Posts Tagged Mississippians

Cahokia – the cherry upon the icing of the Mississippian cake.

31 August 2011

It was settled around the 7th century, gradually evolving into a great urban center, populated more densely than London of the same time. For decades thousands of workers had shifted more than 55 million cubic feet of earth, building a great network of mounds and ceremonial plazas.

Over 120 mounds spread through the busy, bubbling, noisy city, with its crowded neighborhoods, smelly marketplaces and the multitude of different-size pyramids, some ridge-top for the burial purposes, some flat, platform-top for the ceremonial ones. The deceased rulers would be buried there, placed in a bed of the thousands marine shells, arranged sacredly in a form of this or that deity, with a treasure of many valuables – arrowheads, copper jewelry and, sometimes, a pile of sacrificial victims.

Wooden stockade, fortified with watchtowers, enclosed the important, ceremonial center of the city, separating the nobility from the lower classes. The neighborhood of the elite has to be kept quiet, cherished and protected. The royal Great Mound, ten storey tall, spacious and terraced, hosted main temples and the large dwelling of the ruler, who was tracing his dynasty to the Sun God himself. In order to protect the purity of the bloodline, the throne would always pass from the Ruler to his nephew, the son of his blood sister. No mortal noblewoman, married to the descendant of the Sun God, chaste as she might appear, could be trusted with delivering a pure blood next ruler.

Artificially made, adjacent Grand Plaza of almost 40 acres served for ceremonies and games, along with the smaller plazas, encircling the Great Mound. And, of course, astronomical observations were have to be conducted, in order to appease the gods properly. To the west of the Great Mound, Woodhenge – a circle of poles – served to track the movements of the major stars, marking mainly the solstices and the equinoxes.

Cahokia declined toward the 14th century. It may have begun with the climate changes that have, probably, affected the whole region, up to the west coast (approximately around this time, Anasazi had also abandoned their Great Houses in Arizona and Colorado canyons). It may be that the Cahokians themselves helped to affect the climate, deforesting the area unmercifully. Or maybe in such a large, densely populated urban center (up to 40,000 residents at its height) the diseases began to spread, thinning the population out.
Whatever the reason, Cahokia was no more, long before the first contact with the Europeans was made.

The New World has never been discovered

27 July 2011

The discovery of the New World, which was fortunate for some and very unfortunate for the others, had never happened on this small piece of the internet territory.

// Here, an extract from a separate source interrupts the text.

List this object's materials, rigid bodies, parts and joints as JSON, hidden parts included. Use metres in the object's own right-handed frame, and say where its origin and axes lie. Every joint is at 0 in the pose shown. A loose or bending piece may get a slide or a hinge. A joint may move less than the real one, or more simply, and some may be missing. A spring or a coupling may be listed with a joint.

On the Oct. 12, 1492, the lookout of the caravel Pinta, Rodrigo de Triana, napped on, dreaming about his sweet little home in Seville, while the caravel swept by the misty costs of Guanahani (the Bahamas), not noticing anything out of an ordinary. Or, maybe, a month earlier, leaving the Canary islands, the three caravels turned anywhere but westwards. Or maybe a storm…

This or that way, the so-called Americas were never “discovered” and the coastal waters of the Bahamas continued glittering placidly on the sunny morning of Oct 13, while the Lucayan, Taino and Arawak people went about their usual business.
The Yucatan city states kept flourishing, having thrown off their Mayapan rulers and to their west the Aztecs’ Triple Alliance went on expanding, raiding the neighboring Tarascan Empire, while instituting more reforms separating between the classes.
In North America, the Anasazi descendants were slowly recovering from the Great Drought period, developing irrigation techniques appropriate for a seasonal rainfall and fighting off their newly acquired Navajo neighbors. And to their east, all along the Mississippi and its tributaries, the small towns of the Mississippians descendants tried to live on, according to their illustrious ancestors’ rules, surrounded by the multitude of great and small mounds, the remnants of the glorious past, green with a thick layer of an autumn, water-soaked grass.

Both regions lived in a relative peace, less familiar to their celebrated ancestors. But in the north the Great League of the Iroquois was expanding, flourishing under the wise laws of the Great Peacemaker, fighting their neighbors and spreading their un-heard of democracy far and wide.

And so the 15th century had ended and the 16th had begun, with both Americas living on undisturbed.

But this premise belongs to historical fantasy, while I’m engaged with historical fiction, so my current novel and the ones to come are all about the pre-Columbian past of this beautiful continent.